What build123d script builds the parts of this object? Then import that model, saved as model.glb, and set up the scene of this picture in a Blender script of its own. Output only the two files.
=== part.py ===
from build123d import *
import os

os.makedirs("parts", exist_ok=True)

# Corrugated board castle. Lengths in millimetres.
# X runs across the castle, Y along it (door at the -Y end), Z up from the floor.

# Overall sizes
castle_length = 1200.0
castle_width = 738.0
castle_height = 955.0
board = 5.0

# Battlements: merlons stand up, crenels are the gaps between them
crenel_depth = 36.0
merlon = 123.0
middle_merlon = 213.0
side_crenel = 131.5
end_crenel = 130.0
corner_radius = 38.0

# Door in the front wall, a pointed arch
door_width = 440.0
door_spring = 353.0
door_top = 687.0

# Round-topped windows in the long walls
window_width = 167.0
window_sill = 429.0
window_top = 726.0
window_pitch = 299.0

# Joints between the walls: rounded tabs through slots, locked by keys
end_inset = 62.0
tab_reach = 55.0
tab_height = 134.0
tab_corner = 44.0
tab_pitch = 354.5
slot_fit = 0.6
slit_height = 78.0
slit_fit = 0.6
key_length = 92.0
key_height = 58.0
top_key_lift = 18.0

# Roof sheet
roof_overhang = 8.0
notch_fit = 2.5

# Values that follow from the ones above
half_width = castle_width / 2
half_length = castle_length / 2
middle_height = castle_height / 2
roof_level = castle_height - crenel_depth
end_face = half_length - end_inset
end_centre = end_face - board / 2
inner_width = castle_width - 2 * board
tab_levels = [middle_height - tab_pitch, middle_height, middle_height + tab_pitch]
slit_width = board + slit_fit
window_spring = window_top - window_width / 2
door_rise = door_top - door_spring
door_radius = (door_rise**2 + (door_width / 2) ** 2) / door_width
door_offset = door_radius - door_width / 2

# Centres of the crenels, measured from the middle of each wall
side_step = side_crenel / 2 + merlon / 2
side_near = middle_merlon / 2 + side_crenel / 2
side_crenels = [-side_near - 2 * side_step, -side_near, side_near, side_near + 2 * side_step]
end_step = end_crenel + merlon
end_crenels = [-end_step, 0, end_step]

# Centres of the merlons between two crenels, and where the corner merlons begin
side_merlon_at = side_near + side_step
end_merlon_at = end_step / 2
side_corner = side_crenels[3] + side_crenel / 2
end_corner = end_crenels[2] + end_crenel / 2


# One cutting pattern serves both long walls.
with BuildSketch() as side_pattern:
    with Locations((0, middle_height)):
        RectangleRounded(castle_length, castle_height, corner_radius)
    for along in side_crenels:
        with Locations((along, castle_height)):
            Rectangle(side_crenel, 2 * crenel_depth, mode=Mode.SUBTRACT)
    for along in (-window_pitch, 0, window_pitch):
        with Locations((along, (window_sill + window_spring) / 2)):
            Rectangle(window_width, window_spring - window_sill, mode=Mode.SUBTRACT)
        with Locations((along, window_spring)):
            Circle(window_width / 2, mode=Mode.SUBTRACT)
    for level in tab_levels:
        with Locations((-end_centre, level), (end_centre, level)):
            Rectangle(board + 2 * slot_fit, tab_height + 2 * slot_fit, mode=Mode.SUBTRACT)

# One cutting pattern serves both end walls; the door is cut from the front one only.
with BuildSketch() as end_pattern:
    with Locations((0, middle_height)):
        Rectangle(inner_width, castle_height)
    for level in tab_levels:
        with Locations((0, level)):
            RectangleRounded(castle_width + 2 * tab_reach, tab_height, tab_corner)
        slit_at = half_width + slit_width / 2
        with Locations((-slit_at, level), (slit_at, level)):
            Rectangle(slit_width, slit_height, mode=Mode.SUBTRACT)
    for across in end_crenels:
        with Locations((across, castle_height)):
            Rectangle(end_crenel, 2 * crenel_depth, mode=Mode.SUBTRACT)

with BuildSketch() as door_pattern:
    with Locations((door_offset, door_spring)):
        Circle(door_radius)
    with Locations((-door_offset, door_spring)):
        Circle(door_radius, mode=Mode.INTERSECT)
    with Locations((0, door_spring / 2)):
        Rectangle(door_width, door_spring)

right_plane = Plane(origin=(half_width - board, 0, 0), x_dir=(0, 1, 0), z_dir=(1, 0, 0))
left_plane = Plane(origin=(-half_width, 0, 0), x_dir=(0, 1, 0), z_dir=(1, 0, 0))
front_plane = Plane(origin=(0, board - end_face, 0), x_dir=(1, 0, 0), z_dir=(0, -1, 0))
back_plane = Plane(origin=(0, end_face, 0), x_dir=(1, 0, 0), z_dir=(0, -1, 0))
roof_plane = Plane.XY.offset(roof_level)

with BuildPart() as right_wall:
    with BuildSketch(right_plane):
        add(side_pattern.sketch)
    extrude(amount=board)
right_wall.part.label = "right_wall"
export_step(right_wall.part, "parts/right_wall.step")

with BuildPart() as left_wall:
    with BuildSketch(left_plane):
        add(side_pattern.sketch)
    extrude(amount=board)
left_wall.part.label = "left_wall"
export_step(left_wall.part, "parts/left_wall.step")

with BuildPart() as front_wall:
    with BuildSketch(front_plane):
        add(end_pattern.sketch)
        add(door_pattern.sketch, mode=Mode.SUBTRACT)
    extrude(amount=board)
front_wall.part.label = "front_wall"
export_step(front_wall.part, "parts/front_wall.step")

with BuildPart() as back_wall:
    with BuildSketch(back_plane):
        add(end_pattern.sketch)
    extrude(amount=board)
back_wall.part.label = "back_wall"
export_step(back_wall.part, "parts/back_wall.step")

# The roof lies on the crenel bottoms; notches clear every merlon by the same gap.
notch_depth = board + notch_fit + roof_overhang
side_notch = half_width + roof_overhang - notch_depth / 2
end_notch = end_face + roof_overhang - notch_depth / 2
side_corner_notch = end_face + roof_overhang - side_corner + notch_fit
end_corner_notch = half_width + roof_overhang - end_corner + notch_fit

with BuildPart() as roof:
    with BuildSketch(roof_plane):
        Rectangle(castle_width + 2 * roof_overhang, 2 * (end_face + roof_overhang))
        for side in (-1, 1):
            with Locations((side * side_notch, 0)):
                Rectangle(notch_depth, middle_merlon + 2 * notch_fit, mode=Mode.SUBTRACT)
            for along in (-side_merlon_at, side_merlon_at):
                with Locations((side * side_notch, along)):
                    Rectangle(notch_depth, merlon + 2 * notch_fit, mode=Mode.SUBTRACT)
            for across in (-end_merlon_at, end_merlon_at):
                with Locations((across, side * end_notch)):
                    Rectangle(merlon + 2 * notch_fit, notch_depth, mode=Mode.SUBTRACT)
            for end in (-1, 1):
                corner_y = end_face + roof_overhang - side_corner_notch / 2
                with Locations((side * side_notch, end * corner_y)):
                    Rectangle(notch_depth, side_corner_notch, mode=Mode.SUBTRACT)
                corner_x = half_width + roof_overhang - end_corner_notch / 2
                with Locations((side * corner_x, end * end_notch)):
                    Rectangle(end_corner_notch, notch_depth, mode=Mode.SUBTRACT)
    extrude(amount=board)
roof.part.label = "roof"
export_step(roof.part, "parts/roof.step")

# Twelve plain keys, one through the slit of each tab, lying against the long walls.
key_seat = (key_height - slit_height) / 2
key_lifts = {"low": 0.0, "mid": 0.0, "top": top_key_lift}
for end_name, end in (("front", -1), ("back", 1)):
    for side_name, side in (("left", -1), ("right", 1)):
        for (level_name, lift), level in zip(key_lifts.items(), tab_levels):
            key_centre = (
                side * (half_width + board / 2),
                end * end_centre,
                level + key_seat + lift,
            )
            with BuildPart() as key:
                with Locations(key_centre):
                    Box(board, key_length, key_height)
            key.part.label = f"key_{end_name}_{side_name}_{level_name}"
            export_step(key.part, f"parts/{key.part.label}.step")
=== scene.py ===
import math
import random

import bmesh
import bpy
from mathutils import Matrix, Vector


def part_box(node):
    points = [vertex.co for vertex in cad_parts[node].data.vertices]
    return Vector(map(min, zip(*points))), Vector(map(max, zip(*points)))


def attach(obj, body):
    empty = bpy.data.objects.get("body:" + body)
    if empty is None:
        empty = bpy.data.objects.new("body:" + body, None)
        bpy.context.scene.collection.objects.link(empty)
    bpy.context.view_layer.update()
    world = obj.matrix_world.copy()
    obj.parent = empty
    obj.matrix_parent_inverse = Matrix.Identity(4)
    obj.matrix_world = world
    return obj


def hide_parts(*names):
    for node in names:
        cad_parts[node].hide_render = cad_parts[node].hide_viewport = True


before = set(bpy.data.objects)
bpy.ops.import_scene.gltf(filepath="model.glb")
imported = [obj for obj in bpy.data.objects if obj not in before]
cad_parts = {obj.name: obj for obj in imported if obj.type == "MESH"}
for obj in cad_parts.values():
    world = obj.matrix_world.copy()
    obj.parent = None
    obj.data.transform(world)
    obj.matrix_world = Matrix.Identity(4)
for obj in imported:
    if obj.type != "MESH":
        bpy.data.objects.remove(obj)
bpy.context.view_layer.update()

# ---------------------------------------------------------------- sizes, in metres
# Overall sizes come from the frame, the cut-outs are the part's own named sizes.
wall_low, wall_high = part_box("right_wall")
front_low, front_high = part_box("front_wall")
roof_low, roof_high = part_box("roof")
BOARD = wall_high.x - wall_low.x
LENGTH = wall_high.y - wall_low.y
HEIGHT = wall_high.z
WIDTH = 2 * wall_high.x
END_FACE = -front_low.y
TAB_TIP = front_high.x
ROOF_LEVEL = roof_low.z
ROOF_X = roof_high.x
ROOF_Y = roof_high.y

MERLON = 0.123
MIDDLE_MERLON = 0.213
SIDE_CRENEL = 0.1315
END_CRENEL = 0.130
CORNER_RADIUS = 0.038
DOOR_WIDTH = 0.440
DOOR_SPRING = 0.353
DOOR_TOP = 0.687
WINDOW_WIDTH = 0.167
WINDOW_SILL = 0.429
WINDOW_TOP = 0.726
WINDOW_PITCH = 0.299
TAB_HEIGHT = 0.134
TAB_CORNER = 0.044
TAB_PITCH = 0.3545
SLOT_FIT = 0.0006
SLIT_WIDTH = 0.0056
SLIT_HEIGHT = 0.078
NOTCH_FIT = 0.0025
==
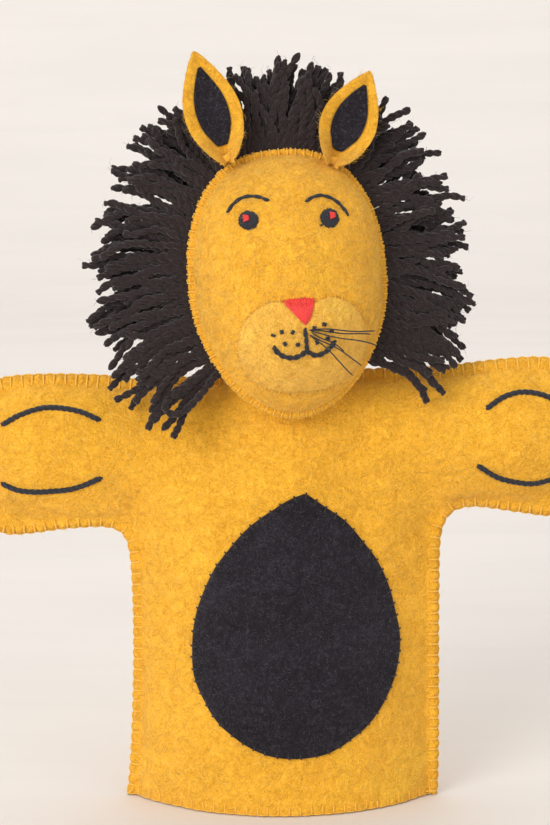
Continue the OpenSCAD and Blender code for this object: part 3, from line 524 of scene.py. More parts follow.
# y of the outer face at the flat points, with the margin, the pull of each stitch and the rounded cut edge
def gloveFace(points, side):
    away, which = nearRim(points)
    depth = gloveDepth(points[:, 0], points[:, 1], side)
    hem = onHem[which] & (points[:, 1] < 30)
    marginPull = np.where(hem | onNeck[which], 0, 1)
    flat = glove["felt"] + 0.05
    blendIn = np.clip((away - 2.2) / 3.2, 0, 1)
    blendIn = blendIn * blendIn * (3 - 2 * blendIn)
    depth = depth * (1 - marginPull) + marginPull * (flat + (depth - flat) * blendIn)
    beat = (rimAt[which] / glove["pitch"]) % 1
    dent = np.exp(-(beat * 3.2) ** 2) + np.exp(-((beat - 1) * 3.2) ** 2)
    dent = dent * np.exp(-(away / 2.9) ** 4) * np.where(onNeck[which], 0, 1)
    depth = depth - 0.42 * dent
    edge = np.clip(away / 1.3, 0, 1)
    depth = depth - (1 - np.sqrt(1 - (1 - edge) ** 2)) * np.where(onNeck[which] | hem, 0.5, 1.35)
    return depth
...
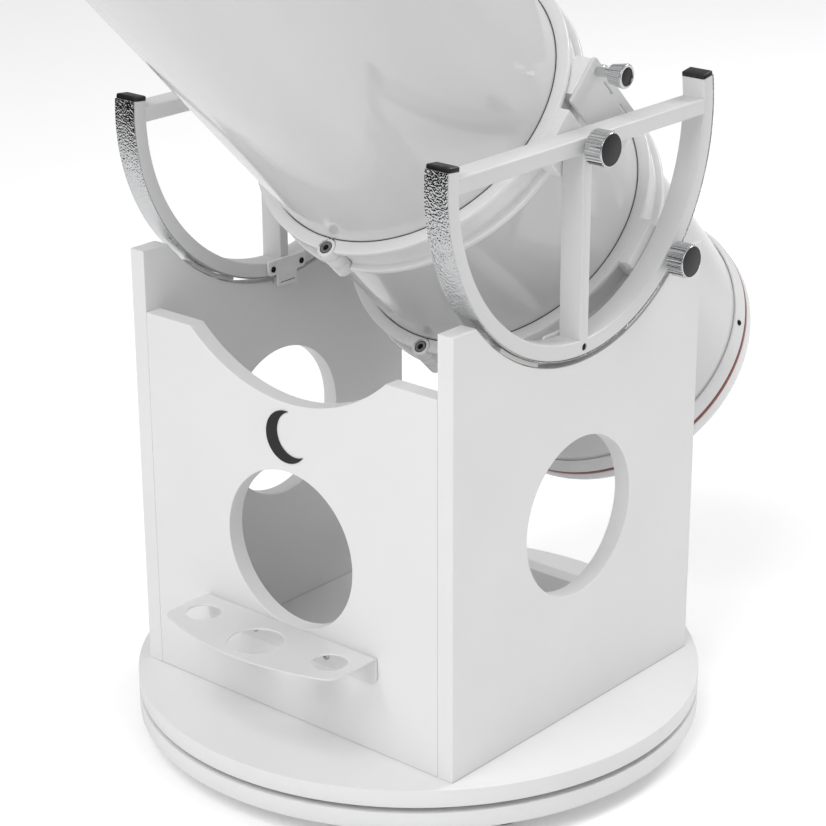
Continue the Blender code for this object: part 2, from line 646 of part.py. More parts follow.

### Request
Reproduce the lines exactly, from the line that contains "# Twelve plain" through the line that contains "bpy.data.objects.remove(obj)", and nothing more.

### Result of the exercise
# Twelve plain keys, one through the slit of each tab, lying against the long walls.
key_seat = (key_height - slit_height) / 2
key_lifts = {"low": 0.0, "mid": 0.0, "top": top_key_lift}
for end_name, end in (("front", -1), ("back", 1)):
    for side_name, side in (("left", -1), ("right", 1)):
        for (level_name, lift), level in zip(key_lifts.items(), tab_levels):
            key_centre = (
                side * (half_width + board / 2),
                end * end_centre,
                level + key_seat + lift,
            )
            with BuildPart() as key:
                with Locations(key_centre):
                    Box(board, key_length, key_height)
            key.part.label = f"key_{end_name}_{side_name}_{level_name}"
            export_step(key.part, f"parts/{key.part.label}.step")
=== scene.py ===
import math
import random

import bmesh
import bpy
from mathutils import Matrix, Vector


def part_box(node):
    points = [vertex.co for vertex in cad_parts[node].data.vertices]
    return Vector(map(min, zip(*points))), Vector(map(max, zip(*points)))


def attach(obj, body):
    empty = bpy.data.objects.get("body:" + body)
    if empty is None:
        empty = bpy.data.objects.new("body:" + body, None)
        bpy.context.scene.collection.objects.link(empty)
    bpy.context.view_layer.update()
    world = obj.matrix_world.copy()
    obj.parent = empty
    obj.matrix_parent_inverse = Matrix.Identity(4)
    obj.matrix_world = world
    return obj


def hide_parts(*names):
    for node in names:
        cad_parts[node].hide_render = cad_parts[node].hide_viewport = True


before = set(bpy.data.objects)
bpy.ops.import_scene.gltf(filepath="model.glb")
imported = [obj for obj in bpy.data.objects if obj not in before]
cad_parts = {obj.name: obj for obj in imported if obj.type == "MESH"}
for obj in cad_parts.values():
    world = obj.matrix_world.copy()
    obj.parent = None
    obj.data.transform(world)
    obj.matrix_world = Matrix.Identity(4)
for obj in imported:
    if obj.type != "MESH":
        bpy.data.objects.remove(obj)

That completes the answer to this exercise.